Though it seems silly to suggest that they would go out and acquire someone that had a break through year only to change something….SPECULATION! Anyways, I’m really anxious to see what Chiang does during the AFL and specifically against some of the plus pitching that’s going to be featured.
- Adam Moore, C, 0-5, 3k’s (2 swinging, 1 looking), and 1 RBI
Out of all the young guys playing, I think it’s going to be a toss up between Moore and Hultzen that most fans are interested in during this AFL season. Maybe… that’s giving Moore a bit too much credit. I do realize that more and more the average fan is becoming better educated and I imagine that quiet a few have a decent understanding of at least who Danny Hultzen is and that he has the potential to impact the ball club as soon as next year.

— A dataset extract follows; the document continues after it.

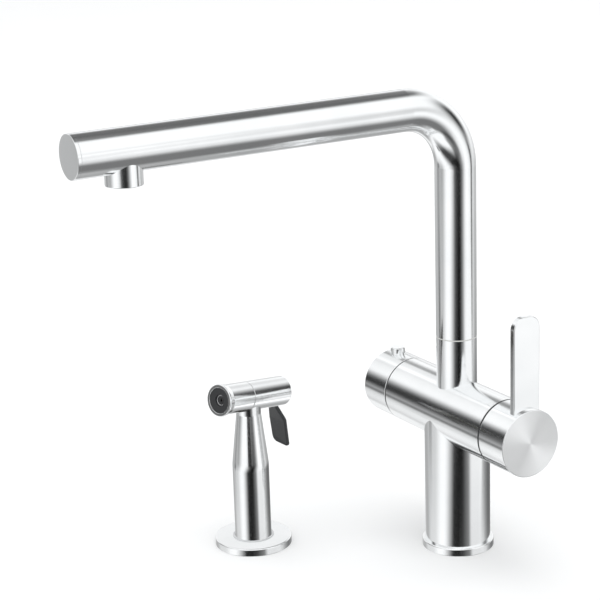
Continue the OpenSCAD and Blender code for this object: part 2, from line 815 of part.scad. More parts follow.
module spout_o_rings() {
    color("black") for (z = o_ring_zs) translate([0, 0, z]) rotate_extrude()
        translate([neck_bore_r - 0.04 - ring_section_r, 0]) circle(r = ring_section_r);
}

module aerator_socket() {
    color("silver") translate([0, outlet_y, outlet_low]) difference() {
        cylinder(r = outlet_r, h = outlet_high - outlet_low);
        translate([0, 0, -eps]) cylinder(r = outlet_bore_r, h = outlet_lip_z - outlet_low + eps);
        cylinder(r = outlet_lip_r, h = outlet_high);
    }
}

module aerator_washer() {
    color("black") translate([0, outlet_y, aerator_z + aerator_h + screen_t + 2 * fit])
        ring(outlet_bore_r - fit, outlet_lip_r, outlet_washer_t);
}

module aerator_screen() {
    color("gray") translate([0, outlet_y, aerator_z + aerator_h + fit])
        cylinder(r = outlet_bore_r - fit, h = screen_t);
}

module aerator_body() {
    pitch = cell_af + 0.5;
    color("dimgray") translate([0, outlet_y, aerator_z]) difference() {
        cylinder(r = outlet_bore_r - fit, h = aerator_h);
        for (i = [-2:2]) for (j = [-2:2]) if (abs(i + j) <= 2)
            translate([pitch * (i + j / 2), pitch * j * sin(60), -eps])
                rotate([0, 0, 30]) cylinder(r = cell_af / 2 / cos(30), h = aerator_h + 2 * eps, $fn = 6);
    }
}

// Side spray holder

module spray_holder() {
    color("silver") at_spray() difference() {
        union() {
            round_disc(flange_d / 2, flange_h, edge_r);
            translate([0, 0, -holder_len]) cylinder(r = holder_r, h = holder_len + eps);
        }
        translate([0, 0, -holder_len - eps])
            cylinder(r = insert_out_r + fit, h = holder_len + flange_h + 2 * eps);
        translate([0, 0, -eps]) ring(flange_d / 2 - 1, flange_d / 2 - 1 - seal_w, seal_t + eps);
    }
}

module holder_seal() {
    color("dimgray") at_spray() ring(flange_d / 2 - 1 - fit, flange_d / 2 - 1 - seal_w + fit, seal_t);
}

module holder_insert() {
    low = grip_foot - rest_gap - lip_t;
    color("lightgray") at_spray() {
        translate([0, 0, low]) ring(insert_out_r, lip_r, lip_t);
        translate([0, 0, low + lip_t - 0.01]) ring(insert_out_r, insert_in_r, flange_h - low - lip_t + 0.02);
        translate([0, 0, flange_h]) ring(insert_out_r + collar_w, insert_in_r, collar_h);
    }
}

module holder_washer() {
    color("black") at_spray() translate([0, 0, -deck_t - rubber_t])
        ring(holder_r + washer_band, holder_r + fit, rubber_t);
}

module holder_nut() {
    color("goldenrod") at_spray() translate([0, 0, -deck_t - rubber_t - nut_h])
        hex_nut(2 * holder_r + 12, holder_r + fit, nut_h);
}

// Hose coupling, which the handset turns on

module hose_coupling() {
    color("silver") at_spray() translate([0, 0, grip_foot]) difference() {
        union() {
            translate([0, 0, -coupling_low]) cylinder(d = coupling_d, h = coupling_low - rest_gap);
            translate([0, 0, -1]) cylinder(r = coupling_spigot_r, h = coupling_up + 1);
        }
        translate([0, 0, -coupling_low - eps]) cylinder(d = hose_thread_d, h = hose_thread_len + eps);
        translate([0, 0, -coupling_low]) cylinder(r = 3, h = coupling_low + coupling_up + eps);
        translate([0, 0, coupling_up / 2 - o_groove_h / 2])
            ring(coupling_spigot_r + 1, coupling_spigot_r - 1.55, o_groove_h);
    }
}

module coupling_o_ring() {
    color("black") at_spray() translate([0, 0, grip_foot + coupling_up / 2]) rotate_extrude()
        translate([coupling_spigot_r + run - 0.04 - ring_section_r, 0]) circle(r = ring_section_r);
}

// Side spray handset

module spray_handle() {
    top_r = grip_top_d / 2;
    top_z = head_z - head_r - 2;
    slope = atan2(grip_r - top_r, top_z - grip_turn_z);
    turn_low = grip_turn_z - grip_turn_r * tan(slope / 2);
    turn = arc([grip_r - grip_turn_r, turn_low], grip_turn_r, 0, slope, 6);
    wall = 2.4;
    color("silver") difference() {
        at_spray() rotate_extrude() polygon(concat(
            [[0, grip_foot], [grip_r, grip_foot]],
            turn,
            [[top_r, top_z], [top_r, head_z - 4], [0, head_z - 4]]
        ));
        at_spray() translate([0, 0, grip_foot - eps])
            cylinder(r = coupling_spigot_r + run, h = coupling_up + 1 + eps);
        at_spray() translate([0, 0, grip_foot + coupling_up + 2])
            cylinder(r = grip_r - wall, h = grip_turn_z - grip_foot - coupling_up - 6);
        at_spray() translate([0, 0, grip_foot]) cylinder(r = stem_tube_r + fit, h = head_z - grip_foot);
        at_head() along_head(-head_front_len) cylinder(r = head_r + fit, h = 2 * head_rear_len);
    }
}

module spray_head_rear() {
    from = -head_seam + head_gap / 2;
    len = head_rear_len - from;
    color("silver") difference() {
        at_head() along_head(from) difference() {
            round_disc(head_r, len, 0.8);
            translate([0, 0, -eps]) cylinder(r = head_in_r, h = len - head_end_t + eps);
        }
        stem_hole();
        at_head() translate([-trigger_neck_w / 2 - 0.3, trigger_slot_y[0], -head_r - eps])
            cube([trigger_neck_w + 0.6, trigger_slot_y[1] - trigger_slot_y[0], 6]);
    }
}

module spray_head_front() {
    len = head_front_len - head_seam - head_gap / 2;
    face_back = face_set + face_t + 0.1;
    color("silver") difference() {
        at_head() along_head(-head_front_len) rotate_extrude() polygon(concat(
            [[head_in_r, face_back], [face_r + fit, face_back], [face_r + fit, 0.3], [face_r + 0.35, 0]],
            arc([rim_r - 0.5, 0.5], 0.5, -90, 0, 5),
            [[rim_r, 1.4], [head_r, 5], [head_r, len], [head_in_r, len]]
        ));
        stem_hole();
    }
}

// The hole on the head's underside, where the valve's stem enters the grip
module stem_hole() {
    at_spray() translate([0, 0, head_z - 2 * head_r]) cylinder(r = stem_tube_r + fit, h = 2 * head_r);
}

module spray_valve_body() {
    ear_len = pivot_y + eye_r + 0.4 - core_rear;
    ear_x = trigger_neck_w / 2 + 0.3 + core_r / 2;
    color("ivory") difference() {
        union() {
            at_head() along_head(-core_front) cylinder(r = core_r, h = core_front + core_rear);
            at_head() intersection() {
                along_head(core_rear - 1) cylinder(r = core_r, h = ear_len + 1);
                for (s = [-1, 1]) translate([s * ear_x, pivot_y, pivot_z + 2.2 - core_r / 2])
                    cube([core_r, 4 * core_r, core_r], center = true);
            }
            at_spray() translate([0, 0, head_z - stem_tube_len]) cylinder(r = stem_tube_r, h = stem_tube_len);
        }
        at_spray() translate([0, 0, head_z - stem_tube_len - eps]) cylinder(r = 3.2, h = stem_tube_len + eps);
        at_head() along_head(-chamber_front) cylinder(r = chamber_r, h = chamber_front + chamber_rear);
        at_head() along_head(-core_front - eps) cylinder(r = seat_r, h = core_front + eps);
        at_head() along_head(0) cylinder(r = rod_r + run, h = core_rear + eps);
        at_head() on_pivot(0) cylinder(r = pivot_r + fit, h = 2 * core_r, center = true);
    }
}

// Places local Z along +X on the trigger's pivot, in the head's frame, up by rise
module on_pivot(rise) {
    translate([0, pivot_y, pivot_z + rise]) rotate([0, 90, 0]) children();
}

module nozzle_insert() {
    from = -head_front_len + face_set + face_t + 0.15;
    color("ivory") at_head() along_head(from) ring(core_r, 3, -core_front - fit - from);
}

module spray_face() {
    color("#38393a") at_head() along_head(-head_front_len + face_set) difference() {
        cylinder(r = face_r, h = face_t);
        translate([0, 0, -eps]) cylinder(r = jet_r + fit, h = face_t + 2 * eps);
    }
}

module jet_nozzle() {
    color("silver") at_head() along_head(-head_front_len + face_set + 1.2) ring(jet_r, 1.1, face_t - 1.2);
}

module trigger_pin() {
    half = sqrt(core_r * core_r - (pivot_z - pivot_r) * (pivot_z - pivot_r)) - 0.1;
    color("silver") at_head() on_pivot(0) cylinder(r = pivot_r, h = 2 * half, center = true);
}

// The trigger: two fork arms beside the valve rod, a neck, and a bowed paddle
module spray_trigger() {
    inner = rod_r + 0.4;
    outer = trigger_neck_w / 2;
    color("#38393a") at_head() difference() {
        union() {
            for (s = [-1, 1]) translate([s * (inner + outer) / 2, 0, 0]) hull() {
                on_pivot(-pivot_z) cylinder(r = nose_r, h = outer - inner, center = true, $fn = 32);
                on_pivot(0) cylinder(r = eye_r, h = outer - inner, center = true, $fn = 32);
            }
            translate([-outer, 0, 0]) rotate([90, 0, 90]) linear_extrude(2 * outer)
                polygon(trigger_neck_outline());
            intersection() {
                translate([-trigger_w, 0, 0]) rotate([90, 0, 90]) linear_extrude(2 * trigger_w)
                    polygon(trigger_side_outline());
                translate([0, 2 * pivot_y, 0]) rotate([90, 0, 0]) linear_extrude(2 * pivot_y)
                    polygon(trigger_front_outline());
            }
        }
        on_pivot(0) cylinder(r = pivot_r + run, h = 2 * core_r, center = true);
    }
}

// Side view of the trigger's neck, from its pivot to the paddle
function trigger_neck_outline() =
    let (across = trigger_t / 2 * [cos(paddle_top_a), sin(paddle_top_a)])
    [[pivot_y - 1.6, pivot_z + 1.2], [pivot_y + 2, pivot_z + 1.2],
     paddle_top + across, paddle_top - across, [pivot_y - 1.6, pivot_z - 1.8]];

// Side view of the bowed paddle
function trigger_side_outline() =
    let (a0 = paddle_top_a, a1 = paddle_low_a - 3)
    concat(arc(paddle_c, trigger_bow - trigger_t / 2, a0, a1, 12),
           arc(paddle_c, trigger_bow + trigger_t / 2, a1, a0, 12));

// Front view of the paddle: a narrow neck, shoulders, and a slanted foot with unequal corners
function trigger_front_outline() =
    let (neck = trigger_neck_w / 2, half = trigger_w / 2, big = 5.4, small = 1.6, slant = 1.9)
    let (foot = paddle_low, shoulder = -head_r - 9.6)
    concat(
        [[-neck, 0], [-neck, -head_r - 0.4], [-half, shoulder]],
        arc([big - half, foot + slant + big], big, 180, 265, 8),
        arc([half - small, foot + small], small, 275, 360, 6),
        [[half, shoulder], [neck, -head_r - 0.4], [neck, 0]]
    );

module valve_rod() {
    from = -chamber_front + valve_washer_t + 2 * fit;
    color("silver") at_head() {
        along_head(from) cylinder(r = valve_disc_r, h = 1.8);
        along_head(from) cylinder(r = rod_r, h = collar_y + collar_t + 4 - from);
        along_head(collar_y) cylinder(r = collar_r, h = collar_t);
    }
}

module valve_washer() {
    color("black") at_head() along_head(-chamber_front + fit) cylinder(r = valve_disc_r, h = valve_washer_t);
}

module return_spring() {
    foot = collar_y + collar_t + 0.05;
    top = head_rear_len - head_end_t - rod_travel - 0.35;
    color("silver") at_head() along_head(foot) coil(2.6, 0.35, top - foot, 5, 8, 6);
}

main_body();
base_ring();
base_seal();
mounting_shank();
shank_rubber_washer();
shank_steel_washer();
shank_nut();
spout_slide_ring();
spout_set_screw();
diverter_body();
diverter_cap();
diverter_piston();
diverter_spring();
cartridge_seals();
cartridge_base();
cartridge_housing();
fixed_ceramic_disc();
cartridge_nut();
hub_guide_ring();
moving_ceramic_disc();
cartridge_stem();
lever_hub();
lever_blade();
hub_screw();
valve_seat_seal();
valve_headwork();
valve_fixed_disc();
valve_moving_disc();
valve_spindle();
filter_knob();
knob_pin();
knob_screw();
spout_tube();
spout_end_cap();
swivel_spigot();
spout_o_rings();
aerator_socket();
aerator_washer();
aerator_screen();
aerator_body();
spray_holder();
holder_seal();
holder_insert();
holder_washer();
holder_nut();
hose_coupling();
coupling_o_ring();
spray_handle();
spray_head_rear();
spray_head_front();
spray_valve_body();
nozzle_insert();
spray_face();
jet_nozzle();
trigger_pin();
spray_trigger();
valve_rod();
valve_washer();
return_spring();
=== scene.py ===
# %% [markdown]
# # A three-way kitchen mixer with a side spray
# This lesson dresses a imported CAD model in Blender. The real object is a polished mixer: an upright
# body, a level cross body with a lever on its right and a filter knob on its left, an L-shaped swivel
# spout, and a hand spray that stands in a holder of its own. The CAD model is the fixed frame. Every
# surface that we add is worked out with numpy, and most stand for a CAD piece in its place and size.

import json
import math

import bmesh
import bpy
import numpy as np
from mathutils import Matrix


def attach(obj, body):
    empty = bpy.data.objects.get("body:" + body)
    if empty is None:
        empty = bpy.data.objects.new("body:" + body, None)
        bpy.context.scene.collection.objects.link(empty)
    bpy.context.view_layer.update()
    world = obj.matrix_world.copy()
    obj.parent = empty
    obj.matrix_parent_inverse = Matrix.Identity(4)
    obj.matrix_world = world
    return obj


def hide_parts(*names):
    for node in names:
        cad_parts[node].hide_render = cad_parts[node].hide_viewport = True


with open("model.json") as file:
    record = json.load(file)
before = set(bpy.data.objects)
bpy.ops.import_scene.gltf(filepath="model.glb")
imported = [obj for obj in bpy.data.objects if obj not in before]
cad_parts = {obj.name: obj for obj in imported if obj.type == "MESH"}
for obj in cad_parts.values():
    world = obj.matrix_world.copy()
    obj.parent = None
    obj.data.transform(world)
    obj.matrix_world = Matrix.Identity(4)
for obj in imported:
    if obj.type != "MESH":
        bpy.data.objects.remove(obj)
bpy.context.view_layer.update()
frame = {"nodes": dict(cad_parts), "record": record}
MM = 0.001

# %% [markdown]
# ## The camera
# The photograph looks down a little on the mixer from its lever side. These values were fitted to the
# outlines of the base ring, the body, the cross body and the spout, with the focal length in pixels of
# a 600-pixel picture. A Blender camera looks along its own -Z axis, so its Z axis points to the viewer.

# %% Camera at the photograph's viewing angle
PICTURE = 600
FOCAL_PIXELS = 1813.03
SENSOR_MM = 36
VIEW_AZIMUTH = math.radians(59.624)
VIEW_ELEVATION = math.radians(15.996)
VIEW_ROLL = math.radians(-1.851)
VIEW_DISTANCE = 1286.65 * MM
ORIGIN_PIXEL = (458.05, 542.19)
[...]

All that to say out of the three that started Moore is a guy that I’m watching closely and while it was the first time he was back on the field since experiencing an extensive tear in his medial meniscus (knee) I can’t say he had results I was quiet hoping for.
Looking to the future, the Mariners need production out of their catcher position. Their projected team, even with a big signing, isn’t equiped to take on any other team in the AL-West while getting negative value out of any position. The Mairners need production out of catcher. And at this point the organizations best bet on that is Adam Moore.
For years the thought was that Adam Moore would get to the big leagues and take over as the every day catcher being more of a hit first, glove second catcher for the organization. He would stick around, at least through his club controlled years and with a little luck possibly he’d be worth keeping around beyond that.
Now, after having surgery, most fans just hope that he can stick behind the plate. The injury itself doesn’t really jepordize his position so much as the extent of the damage. Which was called by doctors to be rather significant. That said back in 2004, Twins youngster Joe Maurer experienced and had the same injury and surgery as Moore and was able to come back and stick in the position. Outside of Mauer I can’t think of a lot of other catchers experiencing a meniscus tear, then again my memory sucks.
I still have a little bit of hope that I’ve cut out into a neat little cake shape in the hopes that Moore returns this season and becomes a much needed figure behind the plate in 2012. I realize that such asperations are probably best reserved for night time slumber…
Looking towards the next few days, we should see a few the Mariners pitchers make their AFL debut, specifically Danny Hultzen. I could have sworn I saw somewhere that Hultzen makes his debut Friday night but I can’t find the source for that thought. So if someone wants to point it out, that would be grand.
I’m going to be watching the AFL quiet a bit over the next month, so I’ll be bringing up thoughts as they come. Hopefully it won’t be as long as drawn out as this post. At least, I hope for all your sakes.